> [What is asked] Transcribe only the lines from the line with "# dished rear" through the line with "record = json.load(file)", exactly, counting both of those lines as part of the stretch.

> [Supplied entries]
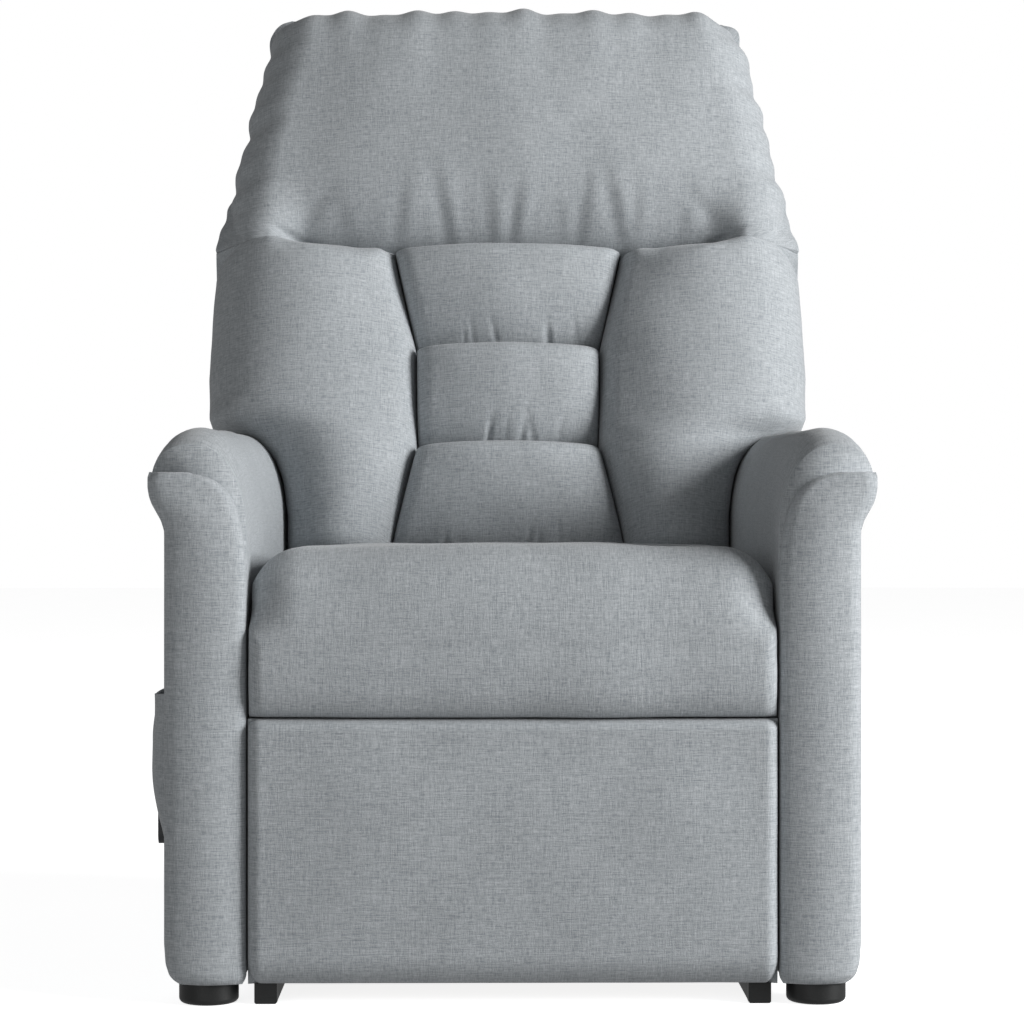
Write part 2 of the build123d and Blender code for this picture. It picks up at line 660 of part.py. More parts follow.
FRAME_PLANE = BACK_PLANE.offset(-BACK_PAD_DEPTH)
COVER_PLANE = FRAME_PLANE.offset(-BACK_FRAME_DEPTH)
with BuildPart() as back_uprights:
    with BuildSketch(FRAME_PLANE):
        with Locations((224, 315)):
            Rectangle(22, 590)
    extrude(amount=-BACK_FRAME_DEPTH)
    mirror(about=Plane.YZ)
keep(back_uprights.part, "back_uprights")

with BuildPart() as back_hinge_plates:
    with BuildSketch(Plane.YZ.offset(LIFT_LINK_X + 1)):
        for centre, radius in ((BACK_HINGE, 14), ((171, 455), 7)):
            with Locations(centre):
                Circle(radius)
        make_hull()
        with Locations(BACK_HINGE):
            Circle(8 + RUNNING, mode=Mode.SUBTRACT)
    extrude(amount=PLATE)
    mirror(about=Plane.YZ)
keep(back_hinge_plates.part, "back_hinge_plates")

with BuildPart() as back_cross_bars:
    with BuildSketch(FRAME_PLANE):
        for bar_height in (42, 320, 588):
            with Locations((0, bar_height)):
                Rectangle(426, 34)
    extrude(amount=-BACK_FRAME_DEPTH)
    # slots for the lever and the hinge plates
    lever_x = BACK_DRIVE_X - YOKE_THICK / 2 - LEVER_GAP - 2.5
    with Locations((lever_x, 170, 440)):
        Box(5, 60, 60, mode=Mode.SUBTRACT)
    add(back_hinge_plates.part, mode=Mode.SUBTRACT)
keep(back_cross_bars.part, "back_cross_bars")

# dished rear cover: a panel with a rim that reaches forwards to the cushions
COVER_RIM = 14
with BuildPart() as back_cover:
    for plane, depth, rim in ((COVER_PLANE, BACK_COVER_DEPTH, 0), (FRAME_PLANE, BACK_FRAME_DEPTH, COVER_RIM)):
        with BuildSketch(plane):
            with BuildLine():
                Polyline(
                    (ARM_CLEAR, COVER_BOTTOM), (ARM_CLEAR, 110), (340, 150), (344, 210), (340, 300),
                    (325, 410), (306, 520), (288, 610), (281, 636), (258, 656), (-258, 656),
                    (-281, 636), (-288, 610), (-306, 520), (-325, 410), (-340, 300), (-344, 210),
                    (-340, 150), (-ARM_CLEAR, 110), (-ARM_CLEAR, COVER_BOTTOM), close=True,
                )
            outline = make_face()
            if rim:
                offset(outline, amount=-rim, mode=Mode.SUBTRACT)
                # the rim is open along the bottom
                with Locations((0, COVER_BOTTOM)):
                    Rectangle(2 * (ARM_CLEAR - rim), 4 * rim, mode=Mode.SUBTRACT)
        extrude(amount=-depth)
    for side in (-1, 1):
        with Locations((side * (ARM_CLEAR + 60), 150, WING_CLEAR_Z - 100)):
            Box(120, 400, 200, mode=Mode.SUBTRACT)
    # notch for the lever
    with Locations((lever_x, 165, 400)):
        Box(7, 30, 60, mode=Mode.SUBTRACT)
keep(back_cover.part, "back_cover")
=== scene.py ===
import json
import math

import bmesh
import bpy
import numpy as np
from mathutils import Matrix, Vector


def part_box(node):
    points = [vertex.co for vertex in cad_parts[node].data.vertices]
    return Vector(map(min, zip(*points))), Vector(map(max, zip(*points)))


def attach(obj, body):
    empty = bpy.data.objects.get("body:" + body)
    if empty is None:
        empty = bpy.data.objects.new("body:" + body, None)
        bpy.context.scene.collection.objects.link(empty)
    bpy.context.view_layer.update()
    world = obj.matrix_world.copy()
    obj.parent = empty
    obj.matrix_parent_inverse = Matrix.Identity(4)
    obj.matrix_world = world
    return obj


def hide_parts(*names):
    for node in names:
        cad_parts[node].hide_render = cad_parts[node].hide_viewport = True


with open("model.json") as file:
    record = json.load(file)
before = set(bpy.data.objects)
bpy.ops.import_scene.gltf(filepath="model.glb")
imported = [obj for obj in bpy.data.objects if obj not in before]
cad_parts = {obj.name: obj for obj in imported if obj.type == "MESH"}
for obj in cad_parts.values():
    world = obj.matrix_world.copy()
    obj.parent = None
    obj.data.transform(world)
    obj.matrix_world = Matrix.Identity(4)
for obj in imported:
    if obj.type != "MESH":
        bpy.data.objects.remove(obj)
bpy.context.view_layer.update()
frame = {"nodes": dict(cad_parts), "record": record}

# ------------------------------------------------------------------ numbers, in millimetres
# places on the back are x across it, s up along it from (BACK_Y, BACK_Z) and h out of its front
LEAN = math.radians(15)
BACK_Y, BACK_Z = 45, 440
FOLD = 369
BACK_TOP = 672
BACK_FOOT, LOWER_SEAM, UPPER_SEAM = -8, 126, 246
PAD_DEPTH = 110
ARM_CLEAR = 254
# shares of a pad's depth where its side walls have a row of points
WALL_ROWS = (0.25, 0.6, 1.0)
MM = 0.001


def box(node):
    low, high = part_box(node)
    return np.array(low) / MM, np.array(high) / MM


seat_low, seat_high = box("seat_cushion")
leg_low, leg_high = box("leg_rest_pad")
arm_low, arm_high = box("arm_body_right")
front_low = box("arm_front_right")[0]


# ------------------------------------------------------------------ curves and surfaces
def smooth(start, end, x):
    t = np.clip((x - start) / (end - start), 0, 1)
    return t * t * (3 - 2 * t)


def spaced(count, crowd=0.6):
    """Numbers from 0 to 1 that stand closer together near both ends."""
    t = np.linspace(0, 1, count)
    return crowd * (1 - np.cos(np.pi * t)) / 2 + (1 - crowd) * t


def curve(points, soft=8):
    """A function through points (place, value), its corners rounded over soft."""
    places, values = np.array(points, float).T
    dense = np.linspace(places[0] - 3 * soft, places[-1] + 3 * soft, 1200)
    ends = (dense, np.interp(dense, places, values))
    step = dense[1] - dense[0]
    reach = max(1, int(soft / step))
    kernel = np.hanning(2 * reach + 3)
    kernel /= kernel.sum()
    padded = np.pad(ends[1], reach + 1, mode="edge")
    table = np.convolve(padded, kernel, mode="valid")
    return lambda x: np.interp(x, dense, table)


def roll(*edges):
    """Drop of a stuffed surface towards its edges, from (distance, radius, depth) of each."""
    squares = 0
    depth = 0
    for distance, radius, down in edges:
        t = np.clip(1 - distance / radius, 0, 1) ** 2
        squares = squares + t
        depth = depth + t * down
    return -depth / np.maximum(squares, 1e-9) * (1 - np.sqrt(1 - np.clip(squares, 0, 1)))


def edge_drop(distance, radius, depth):
    """Drop of one rounded edge at a distance from it."""
    return depth * (1 - math.sqrt(max(0, 1 - max(0, 1 - distance / radius) ** 2)))


def crease(x, s, at, turn, long, wide, deep):
    """A soft valley, long along its turn and wide across it."""
    a = math.radians(turn)
    along = (x - at[0]) * math.cos(a) + (s - at[1]) * math.sin(a)
    across = (s - at[1]) * math.cos(a) - (x - at[0]) * math.sin(a)
    return -deep * np.exp(-((along / long) ** 2) - (across / wide) ** 2)


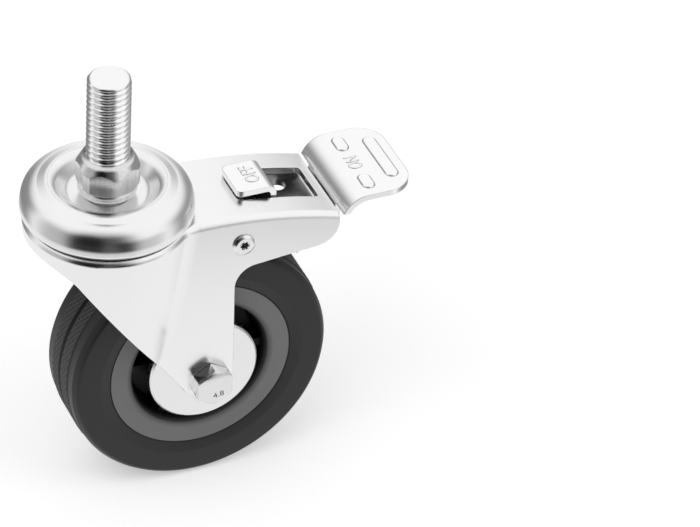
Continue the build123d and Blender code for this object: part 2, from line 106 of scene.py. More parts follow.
# %% [markdown]
# The camera stands a little over a metre away, to the left of the bolt's side, and looks
# down at about 37 degrees through a long lens, so that the round forms keep their shape.
# Its three axes were worked out from the wheel, the stem and the cup seen together.

# %% Camera
CAMERA_PLACE = Vector((-361.8, -915.7, 722.4)) * MM
CAMERA_RIGHT = Vector((0.9173, -0.3954, 0.0468))
CAMERA_UP = Vector((0.2072, 0.5745, 0.7919))
CAMERA_BACK = CAMERA_RIGHT.cross(CAMERA_UP)

camera_data = bpy.data.cameras.new("camera")
camera_data.sensor_width = 36.0
camera_data.lens = 237.14
camera_data.clip_end = 20.0
camera = link_object("camera", camera_data)
turn = Matrix((CAMERA_RIGHT, CAMERA_UP, CAMERA_BACK)).transposed()
camera.matrix_world = Matrix.Translation(CAMERA_PLACE) @ turn.to_4x4()
bpy.context.scene.camera = camera
print("camera distance in mm:", round(CAMERA_PLACE.length / MM))

# %% [markdown]
# Node trees are easier to read when each node is one line. These helpers add a node, set its
# values and join it to what feeds it, and start a shader node group with named sockets. An
# input is given by its name, or as i0, i1 and so on by its number.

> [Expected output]
# dished rear cover: a panel with a rim that reaches forwards to the cushions
COVER_RIM = 14
with BuildPart() as back_cover:
    for plane, depth, rim in ((COVER_PLANE, BACK_COVER_DEPTH, 0), (FRAME_PLANE, BACK_FRAME_DEPTH, COVER_RIM)):
        with BuildSketch(plane):
            with BuildLine():
                Polyline(
                    (ARM_CLEAR, COVER_BOTTOM), (ARM_CLEAR, 110), (340, 150), (344, 210), (340, 300),
                    (325, 410), (306, 520), (288, 610), (281, 636), (258, 656), (-258, 656),
                    (-281, 636), (-288, 610), (-306, 520), (-325, 410), (-340, 300), (-344, 210),
                    (-340, 150), (-ARM_CLEAR, 110), (-ARM_CLEAR, COVER_BOTTOM), close=True,
                )
            outline = make_face()
            if rim:
                offset(outline, amount=-rim, mode=Mode.SUBTRACT)
                # the rim is open along the bottom
                with Locations((0, COVER_BOTTOM)):
                    Rectangle(2 * (ARM_CLEAR - rim), 4 * rim, mode=Mode.SUBTRACT)
        extrude(amount=-depth)
    for side in (-1, 1):
        with Locations((side * (ARM_CLEAR + 60), 150, WING_CLEAR_Z - 100)):
            Box(120, 400, 200, mode=Mode.SUBTRACT)
    # notch for the lever
    with Locations((lever_x, 165, 400)):
        Box(7, 30, 60, mode=Mode.SUBTRACT)
keep(back_cover.part, "back_cover")
=== scene.py ===
import json
import math

import bmesh
import bpy
import numpy as np
from mathutils import Matrix, Vector


def part_box(node):
    points = [vertex.co for vertex in cad_parts[node].data.vertices]
    return Vector(map(min, zip(*points))), Vector(map(max, zip(*points)))


def attach(obj, body):
    empty = bpy.data.objects.get("body:" + body)
    if empty is None:
        empty = bpy.data.objects.new("body:" + body, None)
        bpy.context.scene.collection.objects.link(empty)
    bpy.context.view_layer.update()
    world = obj.matrix_world.copy()
    obj.parent = empty
    obj.matrix_parent_inverse = Matrix.Identity(4)
    obj.matrix_world = world
    return obj


def hide_parts(*names):
    for node in names:
        cad_parts[node].hide_render = cad_parts[node].hide_viewport = True


with open("model.json") as file:
    record = json.load(file)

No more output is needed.